Out of every reading we have had this semester, Harvey’s epilogue was one that I could relate to the most. I enjoyed his pop culture references and reading his analysis of what occurred with Jeremiah Wright situation. His explanation of the gospel of hope and religious anger was an attention getter. I had never heard the phrase “religious anger” but this chapter does a great job of explain what it means along with current relevant examples. Overall this chapter was amazing and it really resonated with me.
This chapter taught me a lot about the separation in the African American Muslim community during this time. WD Muhammad does a great job describing the views and beliefs of Fard Muhammad and his close relationship to Elijah Muhammad. I found it interesting how Fard Muhammad views white people and how he wanted to completely separate African Americans from and rename African Americans. While reading my book for the book report that was due back in October there was no mention of Fard Muhammad at all. This may be due to the fact that when Muhammad came to “power”, Malcolm X had already left the Nation. This is was previously stated in the prologue and Muhammad gained “power” after the assassination of Malcolm X.
I found this chapter very interesting because I learned a lot about Voodoo. This chapter made me check my ignorance on the topic. Due to my personal religious background, I was taught that Voodoo and Satanism were synonymous but after reading this chapter, I learned that that is not the case. Also while reading this, I continually thought about the Disney movie The Princess and the Frog. More specifically the voodoo man who had a somewhat major roll in this movie. As I was reading, I tried to compare the movie. I attached a video of the Voodoo man’s song from the movie!

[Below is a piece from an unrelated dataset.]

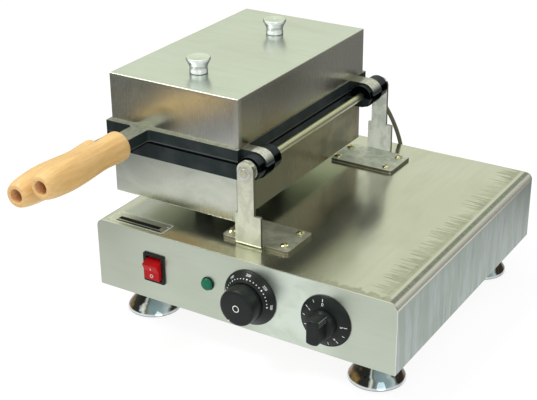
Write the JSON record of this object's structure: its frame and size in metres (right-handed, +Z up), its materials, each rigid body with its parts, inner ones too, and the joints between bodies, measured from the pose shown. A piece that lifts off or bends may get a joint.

Reading about Rabbi Matthew and Black Judaism was very appealing to me. I found the information stated in the prologue interesting and helpful in my interpretation of this chapter. Rabbi Matthew’s views of Christianity shocked me however I understand where he is coming from. Black Judaism in Harlem peaked my interest because as a child I assumed that all African Americans were Christians. However after reading this chapter, I noticed that there is a lot of overlap between these two religions. After reading, I researched about the black jews and their history.
I found this chapter very interesting. Jesus on the main line increased my knowledge about the Great Migration which was a topic that I was not very familiar with. The Migration had a major influence on African American culture in areas such as music and religion. After reading this chapter, I was reminded of a scholarly journal that studied the Great Migration and how it influenced the spread of ebonics or better know as African American Vernacular English. Attached is a link to the journal! This journal explains how after the Great Migration, ebonics became varied across the country due to how spread out African American’s were.
Ms. Stewart offers an interesting insight to the role that abolitionist women played during the 1800’s. When she begins to discuss how the men would discredit her work, we can see how this affected her and how it somehow increased her passion. Something that caught my eye was that as she is talking about the men, she also discusses many powerful women that have been seen throughout history and in the Bible. She tells of their great works and how each of them had done different influential acts and she believes that she has also been as influential as these other women. This chapter required me to do more research about Maria Stewart. I discovered that she was also the first African American woman to lecture in public in the 1830’s!
I found this narrative very interesting. While reading this section, I continually thought about the book Something Must Be Done About Prince Edward County by Kristen Green and I began comparing the two. In Something Must Be Done About Prince Edward County, community leaders went to extreme lengths to fight integration. These leaders went as far as shutting down the public schools in the area and creating all white private schools to avoid integration anywhere in Prince Edward county. This portion of that book came to mind while I was reading the story of how one church pastor began working with a slave owner to preach the “gospel” to slaves. This pastor would tell slaves that the Devil was giving them the urge to run away and that remaining obedient and loyal to their owner would keep them in God’s graces. The ending of this narrative stood out to me as well. Reading about how slaves praying and/or calling out to God was prohibited but dancing and playing music was allowed and tolerated peaked my interests. I am strongly considering doing some outside research about this topic.
While reading “Address to the Negros in the State of New York” I noticed some similarities between this speech and the “I have a Dream” speech by Martin Luther King Jr. A commonality between both speeches is how Dr. King and Hammon express how saddened they are by the troubles their people have been through. Both speeches also advertise using nonviolent methods however the methods that Hammon and Dr. King mention differ in drastic ways. Hammon’s methods are peaceful but seem to not help slaves gain independence from their masters. Most of his methods involve actions like respecting obedience to masters and honestly and faithfulness towards the masters. In Dr. Kings speech, he encourages nonviolent protesting to fight racism, prejudice, and ask for equality in the workplace. These nonviolent methods that Dr. King mentions includes not retaliating to police brutality and violence from other citizens. Between these two speeches there are some similarities but, overall the contrasts seem to outweigh the similarities which could also be due to the difference in time period.
African Diaspora was an interesting excerpt to read and I learned a few things from this reading. There were times where I struggled to understand the concepts of certain parts of the reading. Sometimes I would have to go back over sections and analyze the text to make sure that I was grasping the ideas that the author was trying to express. One section that really stood out to me was the African Religious Traditions. I was both intrigued and confused by this particular section. Reading about the Portuguese-African children who were the very few Africans that were “converted” from Islam to Christianity was interesting. One thing that confused me was the time line of the next portion of this section. The author talks about the small success Portuguese missionaries had with converting West Africans during 1682. Then the author states that Christianity became widespread among Africans more so enslaved Africans around the nineteenth century. However I thought that the Atlantic slave trade began around the 1600’s so I did some research and found this website. It was a very detailed website that offered a lot of information about the Atlantic slave trade.